§ STORED DATA:
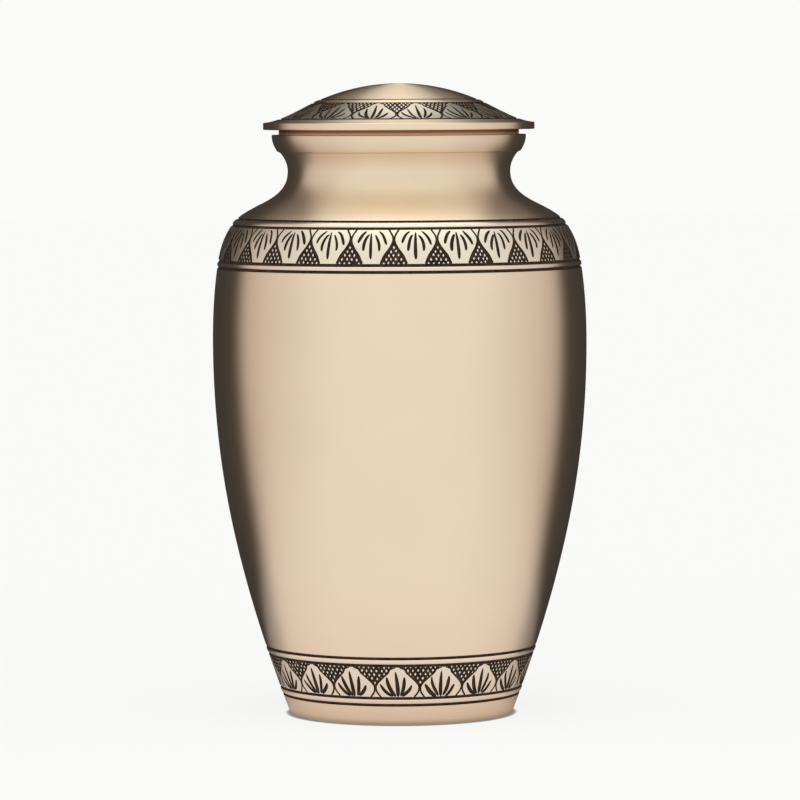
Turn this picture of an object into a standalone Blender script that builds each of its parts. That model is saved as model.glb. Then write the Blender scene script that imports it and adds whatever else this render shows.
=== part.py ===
"""Brass cremation urn: a turned, hollow vessel and the lid that sits in its collar.

Metres, +Z up. The origin is on the axis, at the underside of the foot.
A band of leaves is engraved round the foot, the shoulder and the lid, between turned rings.
"""

import math

import bmesh
import bpy
from mathutils import Vector

# Vessel, from the ground up
FOOT_RADIUS = 0.0480
FOOT_CORNER = 0.0020
FOOT_RING_WIDTH = 0.0060
FOOT_RECESS = 0.0010
BELLY_RADIUS = 0.0792
BELLY_HEIGHT = 0.1580
NECK_RADIUS = 0.0471
NECK_RISE = 0.0722
WALL = 0.0014
FLOOR_FILLET = 0.0040

# Collar on the neck, and the bore that takes the lid
NECK_TOP_RISE = 0.0076
NECK_TOP_FLARE = 0.0031
COLLAR_OVERHANG = 0.0013
COLLAR_UNDERCUT = 0.0006
COLLAR_BULGE = 0.0023
COLLAR_HEIGHT = 0.0070
COLLAR_WALL = 0.0027
BORE_DEPTH = 0.0058
EDGE_CHAMFER = 0.0004

# Lid
LID_GAP = 0.0021
FLANGE_OVERHANG = 0.0036
FLANGE_THICKNESS = 0.0030
LID_RISE = 0.0165
CROWN_BEND_RADIUS = 0.0845
CROWN_REACH = 0.0380
SKIRT_SLOPE = -0.10
SPIGOT_WALL = 0.0025
SPIGOT_CLEARANCE = 0.0003

# Engraving
RING_WIDTH = 0.0011
RING_DEPTH = 0.0004
GROUND_DEPTH = 0.0006
FOOT_BAND_BOTTOM = 0.01025
FOOT_BAND_HEIGHT = 0.01715
FOOT_RING_GAP = 0.0030
FOOT_LEAVES = 18
FOOT_TURN = math.radians(-1.7)
SHOULDER_RING_GAP = 0.0028
SHOULDER_LEAVES = 26
SHOULDER_TURN = math.radians(5.2)
LID_BAND_RADIUS = 0.0504
LID_BAND_WIDTH = 0.0141
LID_RING_GAP = 0.0031
LID_LEAVES = 15
LID_TURN = math.radians(11.0)

# How finely the round surfaces are faceted
SEGMENTS = 44
OUTER_SAGITTA = 0.00024
INNER_SAGITTA = 0.00060
CORNER_STEPS = 3
CUTTER_PROUD = 0.0010
SHARP_ANGLE = math.radians(20)

BRONZE = (0.72, 0.54, 0.37, 1.0)
BLACK = (0.035, 0.027, 0.020, 1.0)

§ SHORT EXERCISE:
Copy out each line exactly.

§ ANSWER TO THIS TASK:
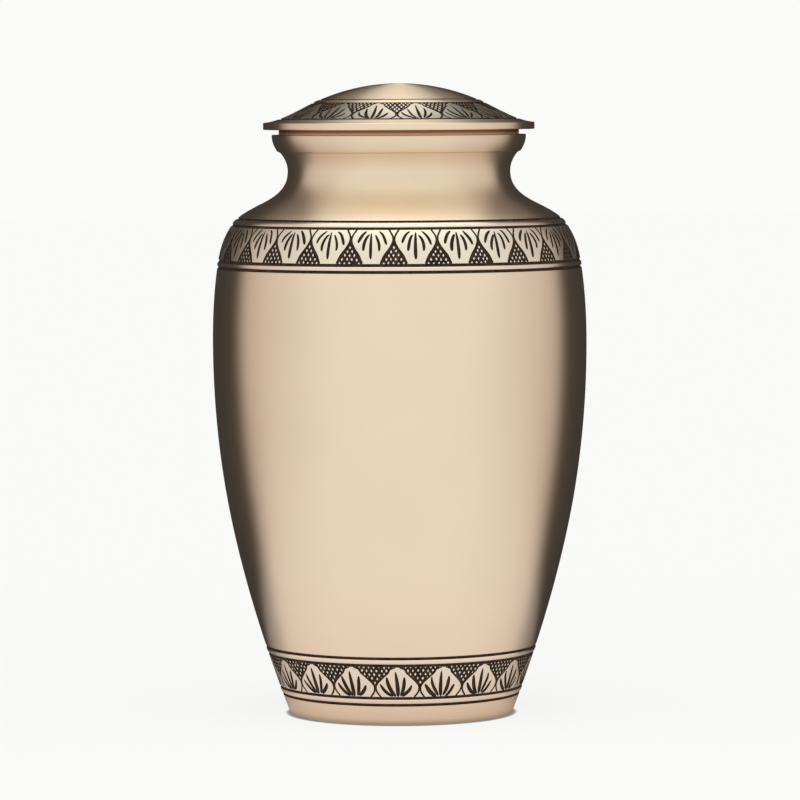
Turn this picture of an object into a standalone Blender script that builds each of its parts. That model is saved as model.glb. Then write the Blender scene script that imports it and adds whatever else this render shows.
=== part.py ===
"""Brass cremation urn: a turned, hollow vessel and the lid that sits in its collar.

Metres, +Z up. The origin is on the axis, at the underside of the foot.
A band of leaves is engraved round the foot, the shoulder and the lid, between turned rings.
"""

import math

import bmesh
import bpy
from mathutils import Vector

# Vessel, from the ground up
FOOT_RADIUS = 0.0480
FOOT_CORNER = 0.0020
FOOT_RING_WIDTH = 0.0060
FOOT_RECESS = 0.0010
BELLY_RADIUS = 0.0792
BELLY_HEIGHT = 0.1580
NECK_RADIUS = 0.0471
NECK_RISE = 0.0722
WALL = 0.0014
FLOOR_FILLET = 0.0040

# Collar on the neck, and the bore that takes the lid
NECK_TOP_RISE = 0.0076
NECK_TOP_FLARE = 0.0031
COLLAR_OVERHANG = 0.0013
COLLAR_UNDERCUT = 0.0006
COLLAR_BULGE = 0.0023
COLLAR_HEIGHT = 0.0070
COLLAR_WALL = 0.0027
BORE_DEPTH = 0.0058
EDGE_CHAMFER = 0.0004

# Lid
LID_GAP = 0.0021
FLANGE_OVERHANG = 0.0036
FLANGE_THICKNESS = 0.0030
LID_RISE = 0.0165
CROWN_BEND_RADIUS = 0.0845
CROWN_REACH = 0.0380
SKIRT_SLOPE = -0.10
SPIGOT_WALL = 0.0025
SPIGOT_CLEARANCE = 0.0003

# Engraving
RING_WIDTH = 0.0011
RING_DEPTH = 0.0004
GROUND_DEPTH = 0.0006
FOOT_BAND_BOTTOM = 0.01025
FOOT_BAND_HEIGHT = 0.01715
FOOT_RING_GAP = 0.0030
FOOT_LEAVES = 18
FOOT_TURN = math.radians(-1.7)
SHOULDER_RING_GAP = 0.0028
SHOULDER_LEAVES = 26
SHOULDER_TURN = math.radians(5.2)
LID_BAND_RADIUS = 0.0504
LID_BAND_WIDTH = 0.0141
LID_RING_GAP = 0.0031
LID_LEAVES = 15
LID_TURN = math.radians(11.0)

# How finely the round surfaces are faceted
SEGMENTS = 44
OUTER_SAGITTA = 0.00024
INNER_SAGITTA = 0.00060
CORNER_STEPS = 3
CUTTER_PROUD = 0.0010
SHARP_ANGLE = math.radians(20)

BRONZE = (0.72, 0.54, 0.37, 1.0)
BLACK = (0.035, 0.027, 0.020, 1.0)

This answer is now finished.